- [Directive]
Pick out the lines below with "that" and list them.

- [Information supplied]
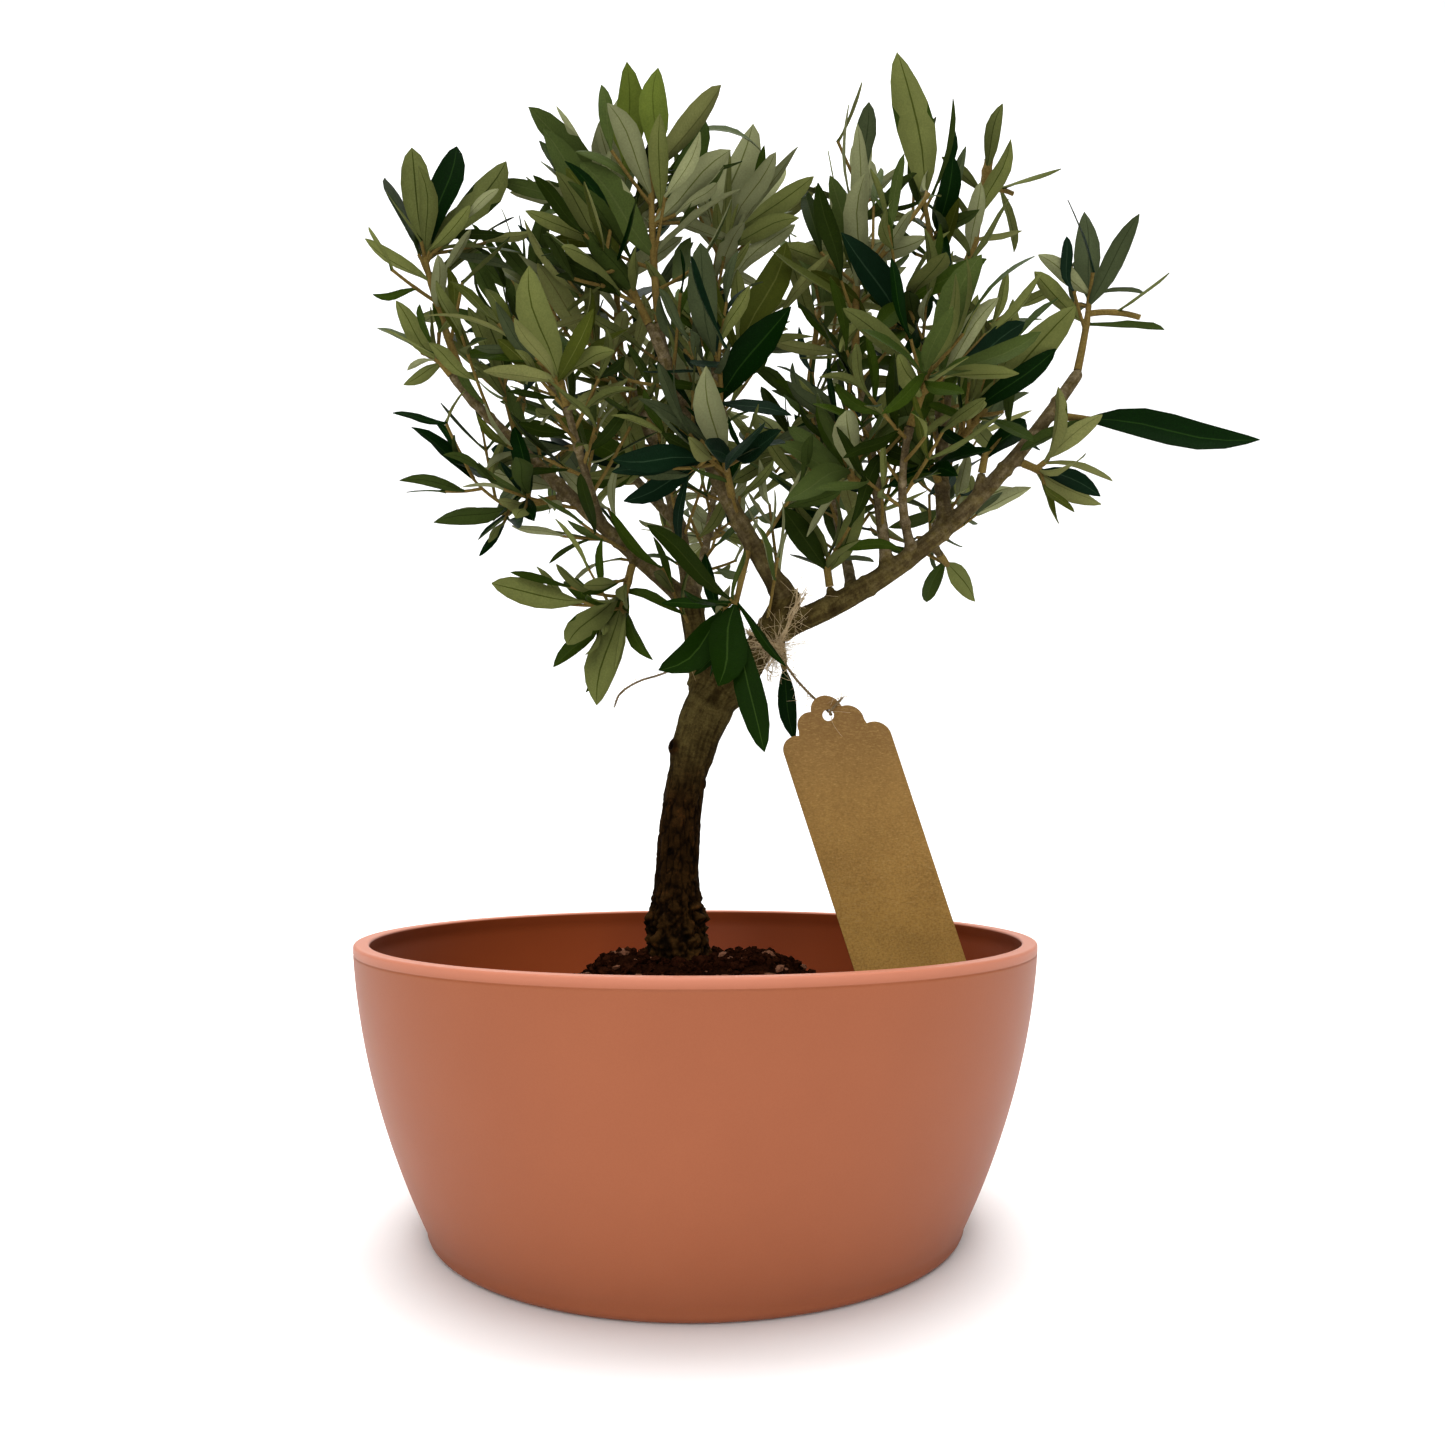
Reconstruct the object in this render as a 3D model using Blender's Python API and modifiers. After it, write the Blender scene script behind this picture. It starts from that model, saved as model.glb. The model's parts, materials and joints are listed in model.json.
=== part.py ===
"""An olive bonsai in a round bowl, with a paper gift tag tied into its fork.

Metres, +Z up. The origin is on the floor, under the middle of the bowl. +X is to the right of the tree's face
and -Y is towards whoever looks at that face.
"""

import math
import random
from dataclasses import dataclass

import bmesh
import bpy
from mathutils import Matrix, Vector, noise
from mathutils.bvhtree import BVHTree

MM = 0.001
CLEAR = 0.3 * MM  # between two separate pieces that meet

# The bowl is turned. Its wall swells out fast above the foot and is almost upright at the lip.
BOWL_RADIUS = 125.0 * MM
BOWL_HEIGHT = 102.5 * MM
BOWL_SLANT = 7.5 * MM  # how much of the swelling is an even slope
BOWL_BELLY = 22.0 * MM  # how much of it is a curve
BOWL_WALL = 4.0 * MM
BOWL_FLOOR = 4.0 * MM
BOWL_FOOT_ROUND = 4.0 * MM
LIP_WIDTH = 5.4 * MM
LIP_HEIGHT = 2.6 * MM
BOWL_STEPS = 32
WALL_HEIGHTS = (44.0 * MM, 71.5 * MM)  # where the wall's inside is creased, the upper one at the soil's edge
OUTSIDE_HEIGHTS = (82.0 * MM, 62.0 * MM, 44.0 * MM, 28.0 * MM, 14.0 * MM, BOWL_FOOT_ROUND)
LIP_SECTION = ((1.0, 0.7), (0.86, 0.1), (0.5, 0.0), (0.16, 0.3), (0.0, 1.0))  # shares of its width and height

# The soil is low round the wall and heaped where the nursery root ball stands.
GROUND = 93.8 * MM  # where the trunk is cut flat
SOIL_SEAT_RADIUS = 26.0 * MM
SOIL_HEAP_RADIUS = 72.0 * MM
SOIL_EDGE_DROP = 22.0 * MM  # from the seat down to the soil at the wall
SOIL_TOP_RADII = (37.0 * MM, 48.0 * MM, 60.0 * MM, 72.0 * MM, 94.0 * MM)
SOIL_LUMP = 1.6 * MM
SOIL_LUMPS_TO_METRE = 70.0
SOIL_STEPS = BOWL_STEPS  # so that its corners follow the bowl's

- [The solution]
Reconstruct the object in this render as a 3D model using Blender's Python API and modifiers. After it, write the Blender scene script behind this picture. It starts from that model, saved as model.glb. The model's parts, materials and joints are listed in model.json.
and -Y is towards whoever looks at that face.
CLEAR = 0.3 * MM  # between two separate pieces that meet
SOIL_STEPS = BOWL_STEPS  # so that its corners follow the bowl's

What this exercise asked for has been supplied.